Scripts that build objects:
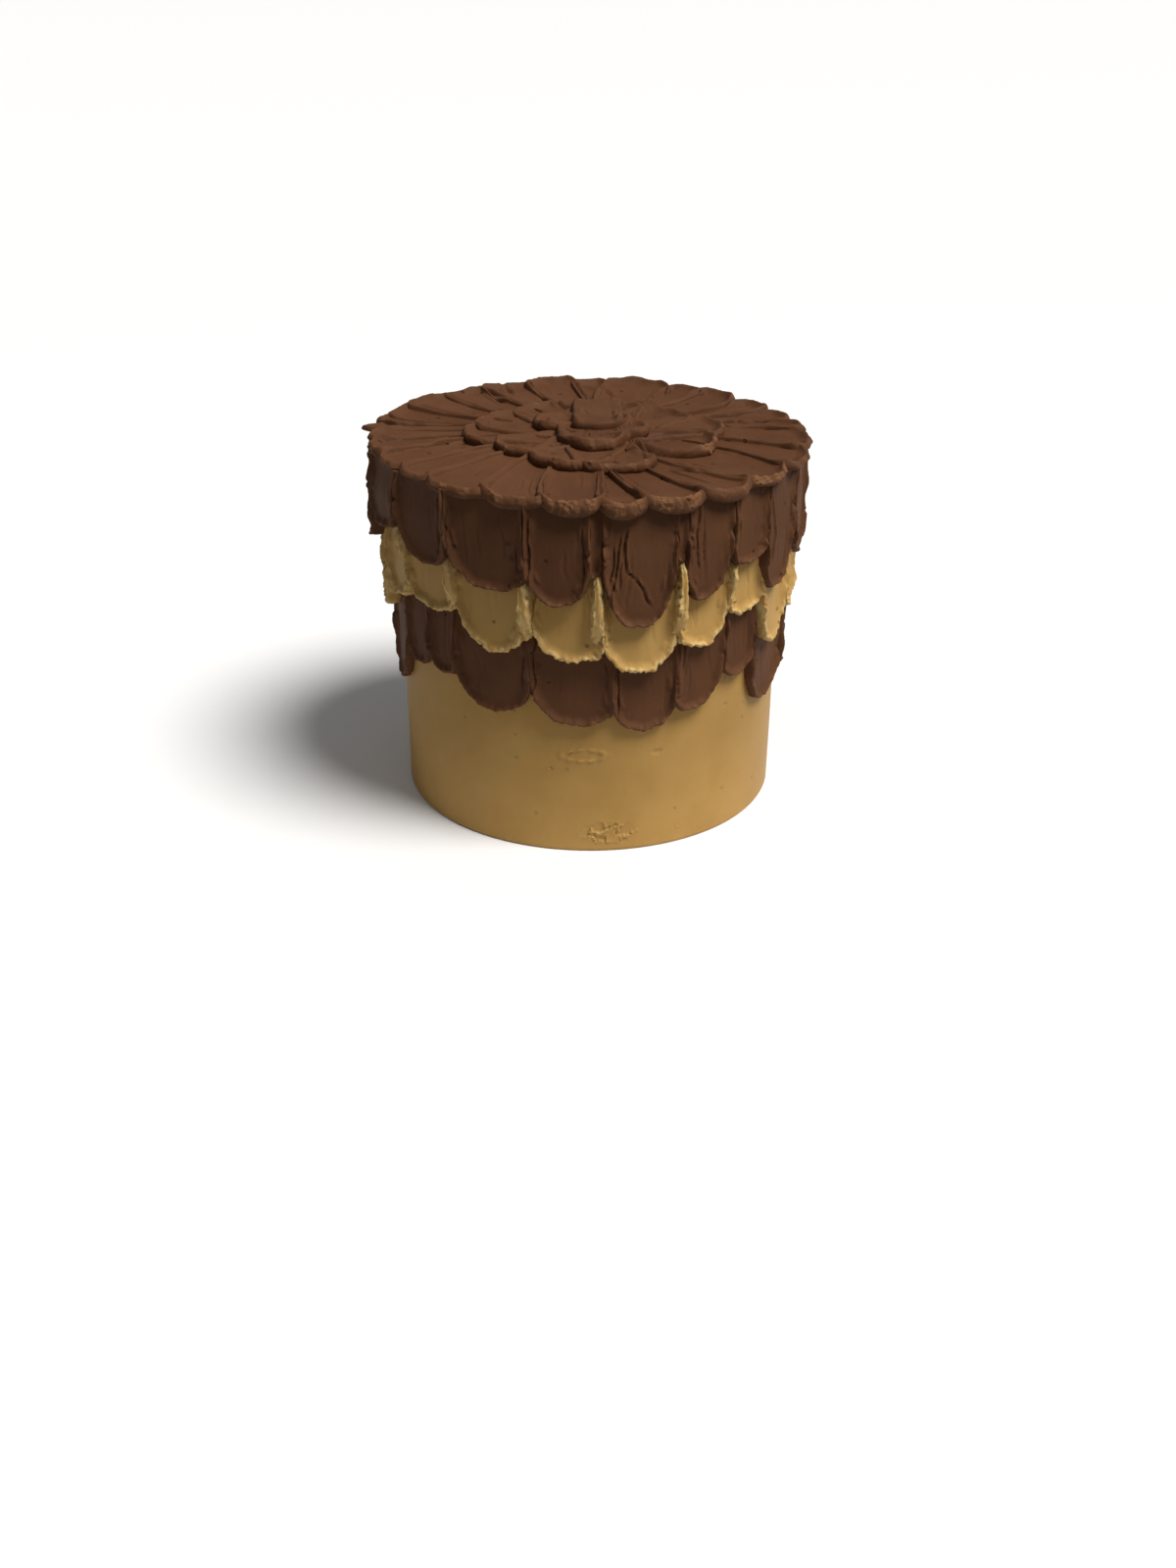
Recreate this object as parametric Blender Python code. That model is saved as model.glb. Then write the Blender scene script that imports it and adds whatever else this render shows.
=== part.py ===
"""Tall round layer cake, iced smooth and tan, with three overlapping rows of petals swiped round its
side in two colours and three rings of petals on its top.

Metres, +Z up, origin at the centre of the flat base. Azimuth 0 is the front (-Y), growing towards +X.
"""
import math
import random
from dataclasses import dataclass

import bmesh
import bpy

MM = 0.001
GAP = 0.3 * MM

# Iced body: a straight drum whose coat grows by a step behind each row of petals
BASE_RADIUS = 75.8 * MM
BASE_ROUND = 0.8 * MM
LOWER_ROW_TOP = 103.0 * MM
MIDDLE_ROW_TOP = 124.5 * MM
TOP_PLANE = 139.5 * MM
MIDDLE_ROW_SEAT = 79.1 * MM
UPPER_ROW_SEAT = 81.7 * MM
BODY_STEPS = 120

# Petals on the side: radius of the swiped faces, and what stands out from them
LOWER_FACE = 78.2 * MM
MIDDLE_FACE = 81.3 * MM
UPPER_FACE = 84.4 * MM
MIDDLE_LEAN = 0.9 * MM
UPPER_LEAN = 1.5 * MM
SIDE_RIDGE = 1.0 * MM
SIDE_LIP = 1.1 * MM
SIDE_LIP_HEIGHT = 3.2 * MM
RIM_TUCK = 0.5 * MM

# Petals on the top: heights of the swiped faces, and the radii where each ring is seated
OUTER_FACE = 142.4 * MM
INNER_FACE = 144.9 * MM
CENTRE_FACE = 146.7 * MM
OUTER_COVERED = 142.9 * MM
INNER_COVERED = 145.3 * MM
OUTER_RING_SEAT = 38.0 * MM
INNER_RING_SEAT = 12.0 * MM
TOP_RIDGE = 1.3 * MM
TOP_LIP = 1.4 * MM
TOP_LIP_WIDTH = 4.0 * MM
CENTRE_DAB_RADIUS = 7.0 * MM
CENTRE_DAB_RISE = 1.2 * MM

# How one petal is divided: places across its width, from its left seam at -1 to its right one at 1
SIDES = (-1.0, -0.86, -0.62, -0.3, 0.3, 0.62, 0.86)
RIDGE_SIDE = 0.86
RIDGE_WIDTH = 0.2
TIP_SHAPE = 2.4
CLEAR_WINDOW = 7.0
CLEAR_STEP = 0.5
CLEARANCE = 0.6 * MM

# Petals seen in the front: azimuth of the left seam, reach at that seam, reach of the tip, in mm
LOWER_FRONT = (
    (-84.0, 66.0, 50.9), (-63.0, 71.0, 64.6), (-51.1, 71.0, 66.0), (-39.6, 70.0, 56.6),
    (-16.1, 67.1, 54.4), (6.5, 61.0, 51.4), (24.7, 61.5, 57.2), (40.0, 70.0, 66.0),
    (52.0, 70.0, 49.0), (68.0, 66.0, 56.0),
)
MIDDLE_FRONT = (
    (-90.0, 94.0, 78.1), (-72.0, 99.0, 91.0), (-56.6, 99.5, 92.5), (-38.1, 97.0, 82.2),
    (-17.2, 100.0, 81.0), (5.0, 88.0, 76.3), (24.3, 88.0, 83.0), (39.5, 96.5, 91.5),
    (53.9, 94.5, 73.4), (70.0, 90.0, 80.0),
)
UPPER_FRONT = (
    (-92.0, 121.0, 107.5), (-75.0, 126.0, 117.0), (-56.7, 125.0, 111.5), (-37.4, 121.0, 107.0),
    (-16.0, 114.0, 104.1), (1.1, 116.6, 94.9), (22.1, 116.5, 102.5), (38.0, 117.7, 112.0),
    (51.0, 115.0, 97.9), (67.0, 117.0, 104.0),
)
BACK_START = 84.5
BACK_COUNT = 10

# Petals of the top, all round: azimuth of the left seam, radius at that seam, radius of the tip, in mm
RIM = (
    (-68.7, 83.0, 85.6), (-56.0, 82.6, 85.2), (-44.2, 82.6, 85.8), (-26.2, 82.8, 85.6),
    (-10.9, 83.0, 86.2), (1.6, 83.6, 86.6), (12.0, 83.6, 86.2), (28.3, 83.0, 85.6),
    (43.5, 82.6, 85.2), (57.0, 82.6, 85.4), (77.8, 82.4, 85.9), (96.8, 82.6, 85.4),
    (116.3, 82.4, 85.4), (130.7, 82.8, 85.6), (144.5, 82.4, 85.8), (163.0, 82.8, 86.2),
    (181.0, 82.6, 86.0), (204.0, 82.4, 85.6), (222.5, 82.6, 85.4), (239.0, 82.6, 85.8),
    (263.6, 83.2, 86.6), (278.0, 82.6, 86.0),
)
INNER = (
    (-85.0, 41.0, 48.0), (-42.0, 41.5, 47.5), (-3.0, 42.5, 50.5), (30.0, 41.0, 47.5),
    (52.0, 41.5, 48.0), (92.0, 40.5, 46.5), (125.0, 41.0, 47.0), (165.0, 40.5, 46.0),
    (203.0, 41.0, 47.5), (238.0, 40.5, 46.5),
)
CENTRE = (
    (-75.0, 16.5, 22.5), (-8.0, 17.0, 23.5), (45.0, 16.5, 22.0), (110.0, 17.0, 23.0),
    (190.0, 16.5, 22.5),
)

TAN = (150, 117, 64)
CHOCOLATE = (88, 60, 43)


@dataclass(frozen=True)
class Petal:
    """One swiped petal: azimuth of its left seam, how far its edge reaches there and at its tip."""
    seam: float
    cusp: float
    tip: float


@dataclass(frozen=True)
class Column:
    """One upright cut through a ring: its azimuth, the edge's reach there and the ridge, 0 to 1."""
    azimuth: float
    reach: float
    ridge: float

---

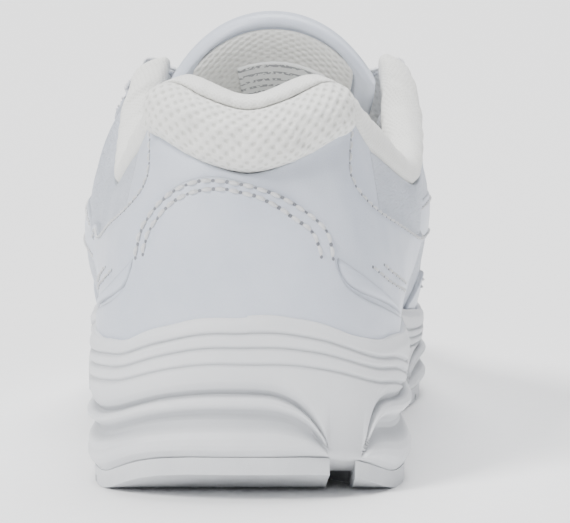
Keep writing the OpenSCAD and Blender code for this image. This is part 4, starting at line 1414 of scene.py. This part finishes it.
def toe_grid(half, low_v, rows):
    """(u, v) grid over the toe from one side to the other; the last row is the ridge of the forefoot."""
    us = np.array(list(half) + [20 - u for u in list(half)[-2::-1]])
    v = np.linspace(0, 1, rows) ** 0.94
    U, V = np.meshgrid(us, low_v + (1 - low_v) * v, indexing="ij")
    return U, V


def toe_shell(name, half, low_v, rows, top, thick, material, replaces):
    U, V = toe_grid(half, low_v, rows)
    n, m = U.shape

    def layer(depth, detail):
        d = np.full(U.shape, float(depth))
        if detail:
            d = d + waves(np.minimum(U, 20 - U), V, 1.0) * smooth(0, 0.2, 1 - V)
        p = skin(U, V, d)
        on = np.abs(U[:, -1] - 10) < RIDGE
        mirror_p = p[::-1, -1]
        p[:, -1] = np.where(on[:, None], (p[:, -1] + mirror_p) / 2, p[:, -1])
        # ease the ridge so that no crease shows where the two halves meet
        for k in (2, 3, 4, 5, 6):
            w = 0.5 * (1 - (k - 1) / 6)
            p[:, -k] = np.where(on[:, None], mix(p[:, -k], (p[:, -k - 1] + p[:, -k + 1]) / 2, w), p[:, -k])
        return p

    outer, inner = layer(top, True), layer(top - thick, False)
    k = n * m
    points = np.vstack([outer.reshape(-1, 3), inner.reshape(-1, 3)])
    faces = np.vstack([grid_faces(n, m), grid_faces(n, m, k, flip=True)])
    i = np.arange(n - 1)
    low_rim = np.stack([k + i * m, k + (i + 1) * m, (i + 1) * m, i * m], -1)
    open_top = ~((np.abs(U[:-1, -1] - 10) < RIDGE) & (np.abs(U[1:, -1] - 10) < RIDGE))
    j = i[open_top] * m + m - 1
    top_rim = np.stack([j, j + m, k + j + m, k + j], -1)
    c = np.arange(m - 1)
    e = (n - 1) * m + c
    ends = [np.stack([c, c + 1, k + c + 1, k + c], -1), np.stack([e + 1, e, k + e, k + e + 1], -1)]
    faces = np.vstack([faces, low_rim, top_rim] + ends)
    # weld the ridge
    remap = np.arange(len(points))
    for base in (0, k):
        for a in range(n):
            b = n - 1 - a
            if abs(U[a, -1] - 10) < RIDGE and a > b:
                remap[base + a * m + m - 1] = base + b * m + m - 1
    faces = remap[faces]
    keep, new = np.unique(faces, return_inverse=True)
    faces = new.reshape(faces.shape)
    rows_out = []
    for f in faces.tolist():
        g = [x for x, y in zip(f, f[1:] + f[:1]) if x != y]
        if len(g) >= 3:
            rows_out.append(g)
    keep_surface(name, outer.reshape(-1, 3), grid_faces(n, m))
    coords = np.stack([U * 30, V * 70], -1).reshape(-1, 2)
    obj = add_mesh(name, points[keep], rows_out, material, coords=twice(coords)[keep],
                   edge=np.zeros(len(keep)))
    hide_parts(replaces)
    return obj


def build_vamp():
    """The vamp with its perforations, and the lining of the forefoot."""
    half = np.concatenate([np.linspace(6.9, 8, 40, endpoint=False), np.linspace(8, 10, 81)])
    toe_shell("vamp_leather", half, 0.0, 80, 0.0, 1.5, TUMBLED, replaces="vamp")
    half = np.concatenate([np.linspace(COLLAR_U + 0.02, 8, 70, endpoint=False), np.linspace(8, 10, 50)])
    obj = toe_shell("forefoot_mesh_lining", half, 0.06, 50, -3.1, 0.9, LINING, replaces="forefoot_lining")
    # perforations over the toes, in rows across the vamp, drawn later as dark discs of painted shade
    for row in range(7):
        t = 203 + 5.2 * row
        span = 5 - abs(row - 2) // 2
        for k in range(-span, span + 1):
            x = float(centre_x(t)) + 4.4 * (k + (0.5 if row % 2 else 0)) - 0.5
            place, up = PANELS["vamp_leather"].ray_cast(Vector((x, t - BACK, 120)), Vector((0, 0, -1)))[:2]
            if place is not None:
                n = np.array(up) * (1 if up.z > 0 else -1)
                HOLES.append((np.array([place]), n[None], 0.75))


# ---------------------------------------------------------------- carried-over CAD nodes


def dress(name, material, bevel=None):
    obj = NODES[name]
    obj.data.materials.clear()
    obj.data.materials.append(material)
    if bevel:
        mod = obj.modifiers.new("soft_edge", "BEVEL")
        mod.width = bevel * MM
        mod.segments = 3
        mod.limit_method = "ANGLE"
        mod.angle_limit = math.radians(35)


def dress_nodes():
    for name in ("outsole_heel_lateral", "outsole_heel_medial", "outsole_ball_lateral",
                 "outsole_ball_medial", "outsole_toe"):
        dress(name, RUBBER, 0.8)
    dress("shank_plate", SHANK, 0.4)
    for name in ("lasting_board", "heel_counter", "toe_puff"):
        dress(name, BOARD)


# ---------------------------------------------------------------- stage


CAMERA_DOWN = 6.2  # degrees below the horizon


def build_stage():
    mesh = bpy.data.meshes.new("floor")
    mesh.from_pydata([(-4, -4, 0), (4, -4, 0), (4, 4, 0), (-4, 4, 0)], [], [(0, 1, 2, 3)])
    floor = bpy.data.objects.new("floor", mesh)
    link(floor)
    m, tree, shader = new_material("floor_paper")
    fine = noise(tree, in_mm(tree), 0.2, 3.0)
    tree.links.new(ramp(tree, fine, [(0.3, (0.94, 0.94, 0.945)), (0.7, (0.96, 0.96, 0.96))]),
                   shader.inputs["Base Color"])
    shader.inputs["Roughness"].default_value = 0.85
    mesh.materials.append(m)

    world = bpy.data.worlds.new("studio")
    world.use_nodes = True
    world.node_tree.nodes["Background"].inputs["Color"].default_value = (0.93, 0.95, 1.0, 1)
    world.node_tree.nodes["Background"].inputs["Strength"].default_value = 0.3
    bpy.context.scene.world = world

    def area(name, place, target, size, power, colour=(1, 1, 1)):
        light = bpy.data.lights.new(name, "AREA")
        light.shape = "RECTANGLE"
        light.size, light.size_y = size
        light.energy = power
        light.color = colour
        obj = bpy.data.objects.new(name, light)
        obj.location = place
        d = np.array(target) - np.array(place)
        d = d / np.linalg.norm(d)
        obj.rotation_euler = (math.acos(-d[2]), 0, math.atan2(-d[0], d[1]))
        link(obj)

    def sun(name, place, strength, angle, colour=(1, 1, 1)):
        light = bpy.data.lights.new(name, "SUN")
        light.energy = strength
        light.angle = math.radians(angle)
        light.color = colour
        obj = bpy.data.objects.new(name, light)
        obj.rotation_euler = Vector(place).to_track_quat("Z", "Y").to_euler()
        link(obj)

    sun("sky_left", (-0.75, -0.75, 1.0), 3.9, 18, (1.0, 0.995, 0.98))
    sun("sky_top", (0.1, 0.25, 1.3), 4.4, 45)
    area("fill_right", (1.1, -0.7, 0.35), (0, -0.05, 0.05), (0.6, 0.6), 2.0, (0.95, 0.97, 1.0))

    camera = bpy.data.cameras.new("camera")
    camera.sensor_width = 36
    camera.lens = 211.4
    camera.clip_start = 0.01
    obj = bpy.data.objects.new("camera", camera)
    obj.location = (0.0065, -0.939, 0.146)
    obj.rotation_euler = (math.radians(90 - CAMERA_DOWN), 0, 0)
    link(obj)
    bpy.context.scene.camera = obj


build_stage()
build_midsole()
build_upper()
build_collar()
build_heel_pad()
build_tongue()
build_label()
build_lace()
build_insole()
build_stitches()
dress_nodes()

> To do
Your task is to retype the entries verbatim, starting with the line that holds "Recreate this object" and stopping after the line that holds "RIM_TUCK = 0.5 * MM".

> Response to this task
Recreate this object as parametric Blender Python code. That model is saved as model.glb. Then write the Blender scene script that imports it and adds whatever else this render shows.
=== part.py ===
"""Tall round layer cake, iced smooth and tan, with three overlapping rows of petals swiped round its
side in two colours and three rings of petals on its top.

Metres, +Z up, origin at the centre of the flat base. Azimuth 0 is the front (-Y), growing towards +X.
"""
import math
import random
from dataclasses import dataclass

import bmesh
import bpy

MM = 0.001
GAP = 0.3 * MM

# Iced body: a straight drum whose coat grows by a step behind each row of petals
BASE_RADIUS = 75.8 * MM
BASE_ROUND = 0.8 * MM
LOWER_ROW_TOP = 103.0 * MM
MIDDLE_ROW_TOP = 124.5 * MM
TOP_PLANE = 139.5 * MM
MIDDLE_ROW_SEAT = 79.1 * MM
UPPER_ROW_SEAT = 81.7 * MM
BODY_STEPS = 120

# Petals on the side: radius of the swiped faces, and what stands out from them
LOWER_FACE = 78.2 * MM
MIDDLE_FACE = 81.3 * MM
UPPER_FACE = 84.4 * MM
MIDDLE_LEAN = 0.9 * MM
UPPER_LEAN = 1.5 * MM
SIDE_RIDGE = 1.0 * MM
SIDE_LIP = 1.1 * MM
SIDE_LIP_HEIGHT = 3.2 * MM
RIM_TUCK = 0.5 * MM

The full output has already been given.